Maduro’s government has received vital equipment for its oil industry from Iran, which in return has received crude and other primary resources from the South American country. Iran has been crucial for Venezuela’s rising oil production in 2021.
During the interview Maduro also heaped praise on Ayatollah Seyyed Ali Khamenei, saying he admires the Leader of the Islamic Revolution as “a man of great wisdom and great intelligence.”
Speaking of planned efforts in 2022 to improve partnership with other countries in the broader Middle East, Maduro said, “They love us in the Arab world, I know that Arab governments and peoples love Venezuela.”
Venezuela is under stiff U.S. sanctions that have impacted the country’s crude oil exports. The Trump administration shuttered the American embassy in Caracas in March 2019 after recognizing opposition
leader Juan Guaidó as Venezuela’s legitimate leader even though he had not won any election. Ever since, relations between the two countries have grown steadily more hostile, with the U.S. government imposing strict oil sanctions on the country and targeting top officials with criminal indictments, something Maduro has likened to a “soft coup.”
The tightening of U.S. sanctions since 2019 has affected Venezuela’s ability to sell crude and import fuel, which has exacerbated gasoline shortages across the country.
The U.S. has also imposed sanctions on Iran in a standoff with Iran since the 1979 Islamic Revolution, which have affected the lives of the ordinary Iranians.
Earlier this year an Iranian destroyer and support vessel sailed into the Atlantic Ocean, with U.S. media reports citing anonymous American officials as saying the ships were bound for Venezuela.
Maduro also said the international community must strongly condemn the 2020 assassination of top anti-terror Iranian commander General Qassem Soleimani by the U.S., which he denounced as a horrific crime.
“Is this really a world we want, where the White House issues an order to kill a hero of the struggle against terrorism in Iraq, Syria, and Lebanon?” Maduro asked.
General Soleimani was assassinated at Baghdad airport on January 3, 2020, in a drone strike directly ordered by former U.S. president Donald Trump.
“General Soleimani was a smiling and optimistic man. I thank God for ever meeting him,” the Venezuelan president said, recalling that Gen. Soleimani visited Caracas sometime between March and April 2019.
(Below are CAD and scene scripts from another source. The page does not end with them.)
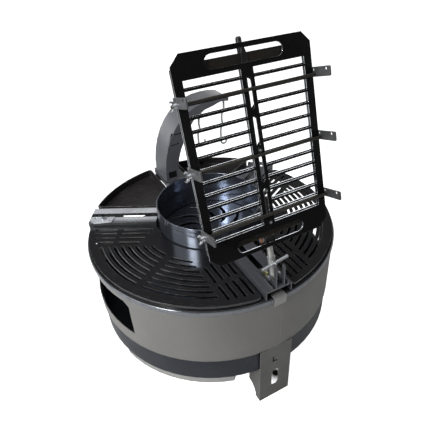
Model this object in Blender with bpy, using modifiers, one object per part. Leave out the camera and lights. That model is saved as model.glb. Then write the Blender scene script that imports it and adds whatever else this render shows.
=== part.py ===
"""Fire pit grill: a round steel pit on three legs, with a fire tube in the middle, cooking plates
laid between four radial rails, a hook arm and a clamped grill basket on a leaning mast."""

import math

import bmesh
import bpy
from mathutils import Matrix, Vector

# Everything is in metres, +Z up, with the ground at z = 0 and the pit's axis at x = y = 0.
MM = 0.001
GAP = 0.3 * MM  # clearance between two pieces that seat on each other
SEGMENTS = 72  # facets of a full turn on the large round shells
SMALL_SEGMENTS = 16  # facets of rods, bolts and bores

# Driving sizes of the pit
BAND_RADIUS = 300 * MM
BAND_WALL = 2 * MM
BAND_BOTTOM = 184 * MM
BAND_TOP = 337 * MM
PAN_WALL = 2 * MM
PAN_BOTTOM = 116 * MM
PAN_TOP = 204 * MM
PAN_ASH_HOLE = 95 * MM
WINDOW_BOTTOM = 217 * MM
WINDOW_TOP = 315 * MM
WINDOW_SPAN = 55.0  # degrees along the band
WINDOW_CENTRES = (35.9, 120.8, 205.7)
WINDOW_CHAMFER = 12 * MM
RIM_WIDTH = 18 * MM
RIM_THICK = 3.7 * MM
RIM_LIP = 12 * MM
RIM_LIP_WALL = 2.2 * MM
TUBE_RADIUS = 127 * MM
TUBE_WALL = 2.5 * MM
TUBE_TOP = 406 * MM
COLLAR_WIDTH = 22 * MM
COLLAR_THICK = 3.7 * MM

# Legs
LEG_ANGLES = {"leg_front": 296.0, "leg_rear_right": 78.0, "leg_rear_left": 163.0}
LEG_WIDTH = 83 * MM
LEG_SHEET = 2.5 * MM
LEG_DEPTH = 48 * MM
LEG_SLOT_WIDTH = 19 * MM
LEG_SLOT_LENGTH = 60 * MM
LEG_SLOT_CENTRE = 70 * MM
LEG_FOOT_DEPTH = 16 * MM
LEG_FOOT_RISE = 34 * MM
LEG_HOOK = ((-9 * MM, 130 * MM), (5 * MM, 130 * MM), (5 * MM, 136 * MM), (-4 * MM, 136 * MM),
            (-4 * MM, 151 * MM), (-9 * MM, 151 * MM))  # the L shaped hole above the slot

# Rails and the plates between them
RAIL_ANGLES = {"rail_front": 296.0, "rail_rear": 56.0, "rail_arm": 116.0, "rail_left": 176.0}
RAIL_HALF_WIDTH = 31 * MM
RAIL_HEIGHT = 21.2 * MM
RAIL_SHEET = 2.5 * MM
RAIL_START = TUBE_RADIUS + 3 * MM
RAIL_END = BAND_RADIUS - 1.5 * MM
RAIL_SLOT_WIDTH = 14 * MM
RAIL_SLOT_START = RAIL_START + 13 * MM
RAIL_SLOT_END = RAIL_END - 13.5 * MM
CLIP_WIDTH = 28 * MM
CLIP_DROP = 20 * MM
CLIP_SHEET = 2.5 * MM
CLIP_TONGUE = 18 * MM
END_PLATE_SHEET = 2 * MM
END_PLATE_INSET = 2.5 * MM  # from the rail's end
END_PLATE_SHAPE = ((-61 * MM, 9 * MM), (-55 * MM, 31 * MM), (-14 * MM, 36 * MM), (-3 * MM, 27 * MM),
                   (0, 8 * MM))  # from the plate's end and the rail's middle
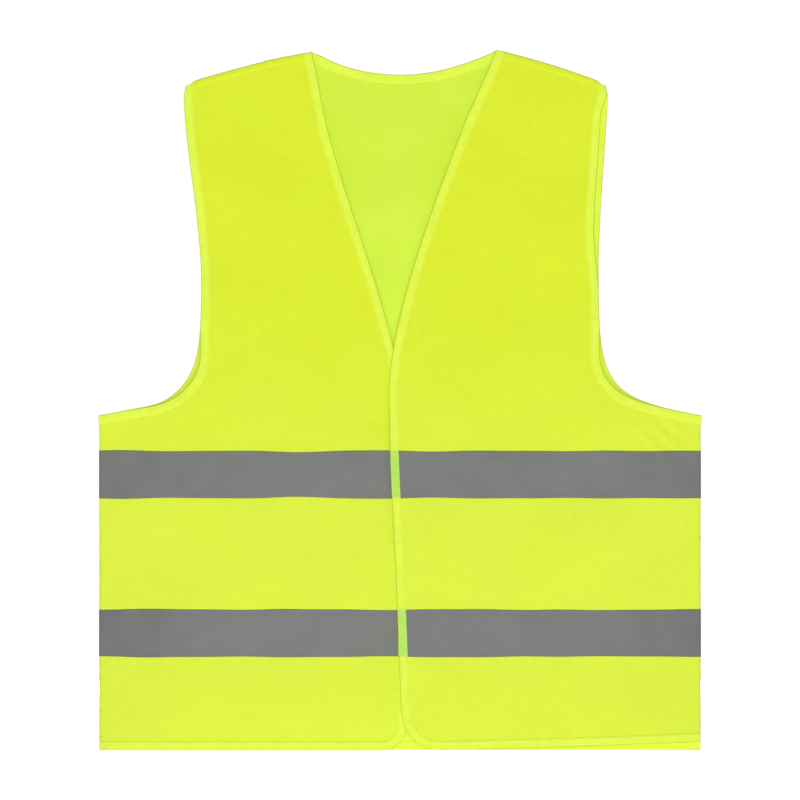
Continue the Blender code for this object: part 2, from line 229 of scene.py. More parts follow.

“We were in the midst of an electricity crisis orchestrated by imperialists against Venezuela’s national electrical power grid. We had conversations on several areas of cooperation, including electricity,” he said, stressing that all matters discussed were later put into action.
“He fought terrorism and savage criminals, who attacked ordinary people and the Axis of Resistance. He was a brave man,” Maduro said.
Elsewhere in his remarks, Maduro said his country will never abandon the Palestinian cause, calling on the international community and world states not to leave Palestinians unprotected in the face of the Israeli regime’s crimes against them.
He said no one in the world can force Caracas into withdrawing support from the Palestinian issue.
“We will not yield to such demands. It is a sin to simply think of abandoning Palestine or leaving it by itself. Palestine is humanity’s Holy Land, and we hold Palestinian lands in such high regard. We hear the name ‘Palestine’ loud and high.”
Maduro said also denounced the ongoing heinous crimes against Palestinians across the occupied territories, emphasizing that Israel will pay for them one day.
“We wish Palestine well. We have cooperation agreements with it, and the agreements are going very well. We would like to give more for Palestine,” he said, calling on the international community, world states, and Arab and Muslim leaders not to leave Palestine alone.
He added that Palestine deserves unwavering and fearless support from all world leaders, noting, “Palestine is crying out for help. Palestine is asking for your support. Crimes are being committed against it every day, and its young people are getting killed every day.”
The Venezuelan leader described Israeli crimes against Palestinians as “inexplicable” and unmatched in history, reiterating his country’s deep-seated support and affection for Palestinian people.
Syria Will Rise Again With Assad
Maduro also expressed support for Syria, stating that he is confident the Arab country will finally overcome the existing conflict under President Bashar al-Assad.
“The Arab world and the entire international community will be astonished at how Syria will rise from the ashes in the following years,” he said.
Maduro said the Syrian nation has suffered a lot as a result of the decade-long foreign-sponsored militancy, predicting that Syrian government forces, together with the Syrian people and leadership, will eventually fully liberate the occupied territories from the clutches of terrorist groups.